Given records:
====
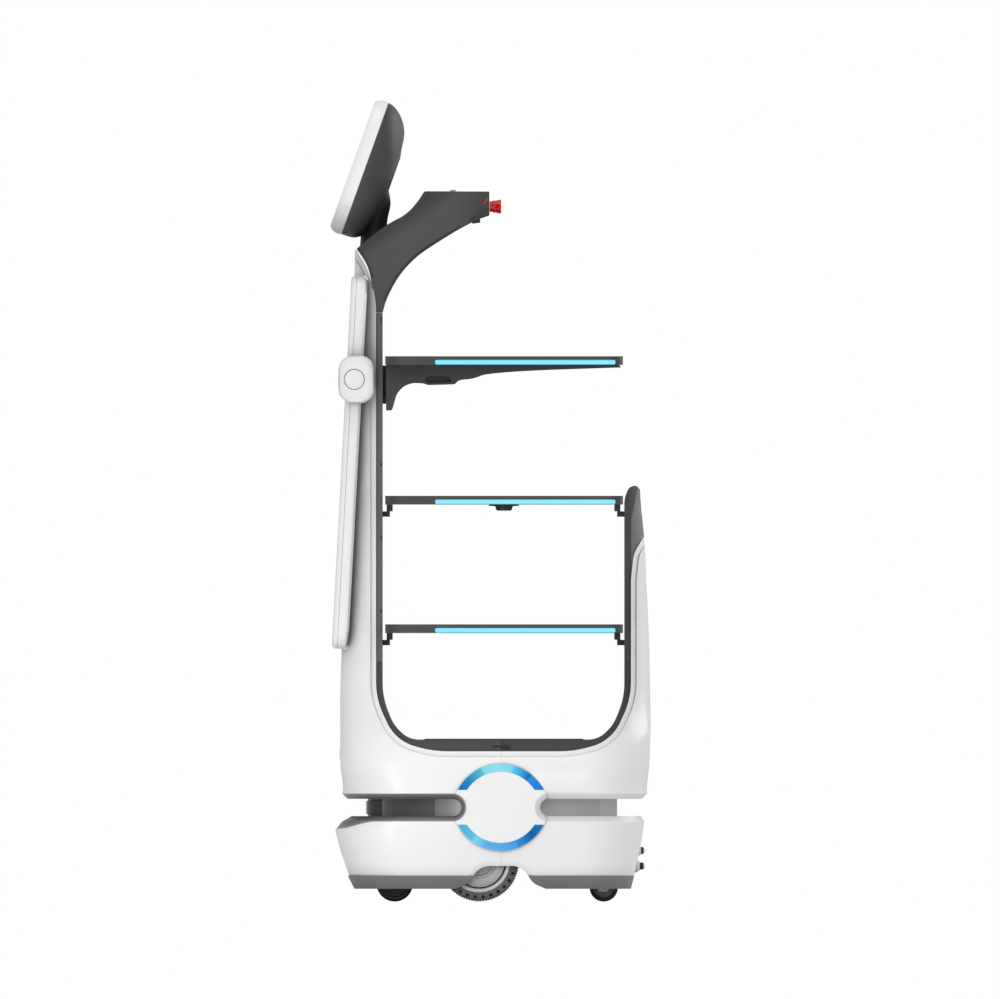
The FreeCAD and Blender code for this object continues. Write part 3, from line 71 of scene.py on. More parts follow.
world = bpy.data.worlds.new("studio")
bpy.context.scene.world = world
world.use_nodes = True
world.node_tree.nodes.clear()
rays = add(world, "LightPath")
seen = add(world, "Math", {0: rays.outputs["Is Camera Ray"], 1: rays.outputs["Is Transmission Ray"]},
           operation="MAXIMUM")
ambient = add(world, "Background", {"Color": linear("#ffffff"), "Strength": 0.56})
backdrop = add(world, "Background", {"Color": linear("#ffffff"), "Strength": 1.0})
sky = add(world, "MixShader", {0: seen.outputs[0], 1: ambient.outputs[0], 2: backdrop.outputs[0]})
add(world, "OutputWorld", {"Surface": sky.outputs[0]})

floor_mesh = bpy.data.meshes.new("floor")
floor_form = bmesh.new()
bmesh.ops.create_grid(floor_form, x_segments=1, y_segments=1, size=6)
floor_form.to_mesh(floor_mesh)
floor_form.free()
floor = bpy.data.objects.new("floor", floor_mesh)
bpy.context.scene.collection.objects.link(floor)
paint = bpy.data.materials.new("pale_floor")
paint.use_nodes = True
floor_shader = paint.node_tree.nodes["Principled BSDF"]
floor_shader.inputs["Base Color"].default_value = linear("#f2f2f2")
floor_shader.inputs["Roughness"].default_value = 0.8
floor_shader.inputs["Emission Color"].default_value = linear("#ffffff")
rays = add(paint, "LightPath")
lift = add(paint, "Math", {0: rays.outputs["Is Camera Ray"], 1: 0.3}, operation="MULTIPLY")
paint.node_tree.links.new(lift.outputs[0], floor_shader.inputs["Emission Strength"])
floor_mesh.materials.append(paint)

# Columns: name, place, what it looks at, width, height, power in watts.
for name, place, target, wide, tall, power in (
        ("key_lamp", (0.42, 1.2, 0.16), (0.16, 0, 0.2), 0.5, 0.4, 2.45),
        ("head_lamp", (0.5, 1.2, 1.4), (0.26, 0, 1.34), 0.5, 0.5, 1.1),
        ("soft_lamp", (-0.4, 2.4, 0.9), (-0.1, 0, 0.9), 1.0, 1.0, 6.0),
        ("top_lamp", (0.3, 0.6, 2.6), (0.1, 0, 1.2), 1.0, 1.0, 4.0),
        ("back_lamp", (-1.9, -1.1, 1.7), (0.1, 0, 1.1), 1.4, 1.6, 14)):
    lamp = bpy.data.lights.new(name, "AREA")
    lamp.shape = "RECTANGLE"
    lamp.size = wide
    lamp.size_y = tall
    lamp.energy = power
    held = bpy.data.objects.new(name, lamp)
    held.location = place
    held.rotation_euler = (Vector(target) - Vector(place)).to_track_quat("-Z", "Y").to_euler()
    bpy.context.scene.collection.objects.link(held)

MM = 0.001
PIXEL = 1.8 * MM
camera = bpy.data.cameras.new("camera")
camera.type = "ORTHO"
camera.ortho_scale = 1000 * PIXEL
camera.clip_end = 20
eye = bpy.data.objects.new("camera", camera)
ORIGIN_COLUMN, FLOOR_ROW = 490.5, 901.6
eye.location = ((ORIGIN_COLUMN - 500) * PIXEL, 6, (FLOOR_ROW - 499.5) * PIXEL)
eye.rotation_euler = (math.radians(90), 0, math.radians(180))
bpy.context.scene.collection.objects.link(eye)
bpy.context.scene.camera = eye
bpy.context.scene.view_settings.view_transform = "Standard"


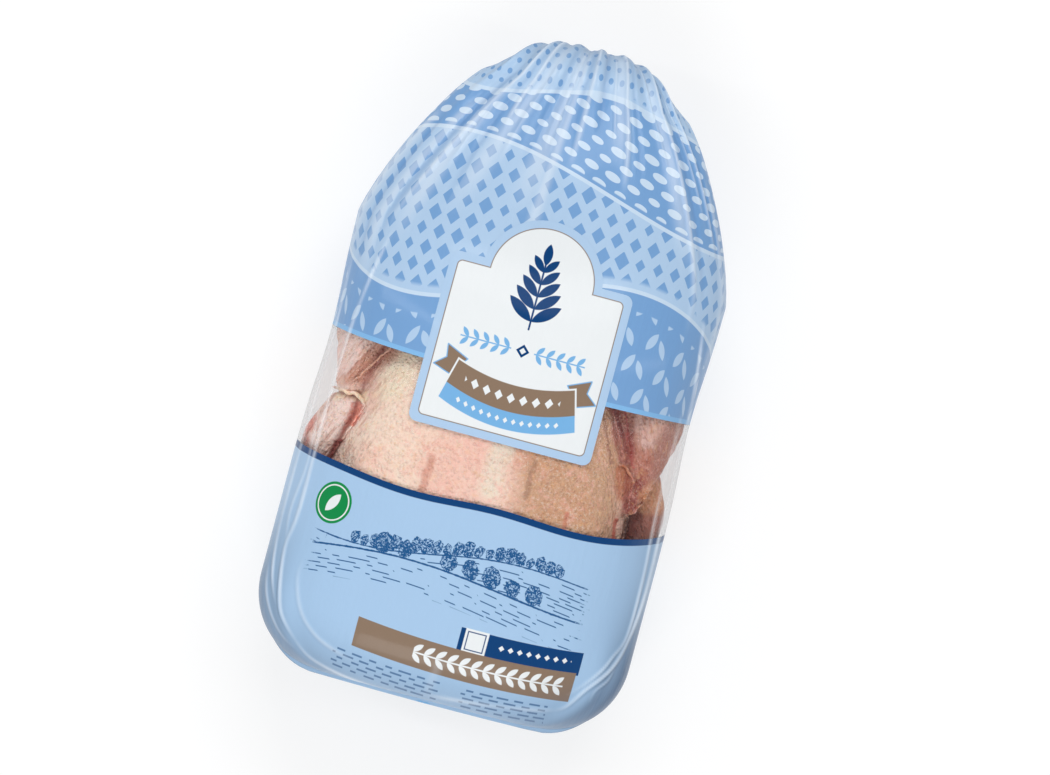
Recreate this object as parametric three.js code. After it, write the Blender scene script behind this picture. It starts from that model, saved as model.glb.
====
Problem details:
Write out every line of the entries that holds the word "scene".

Response:
The FreeCAD and Blender code for this object continues. Write part 3, from line 71 of scene.py on. More parts follow.
bpy.context.scene.world = world
bpy.context.scene.collection.objects.link(floor)
    bpy.context.scene.collection.objects.link(held)
bpy.context.scene.collection.objects.link(eye)
bpy.context.scene.camera = eye
bpy.context.scene.view_settings.view_transform = "Standard"
Recreate this object as parametric three.js code. After it, write the Blender scene script behind this picture. It starts from that model, saved as model.glb.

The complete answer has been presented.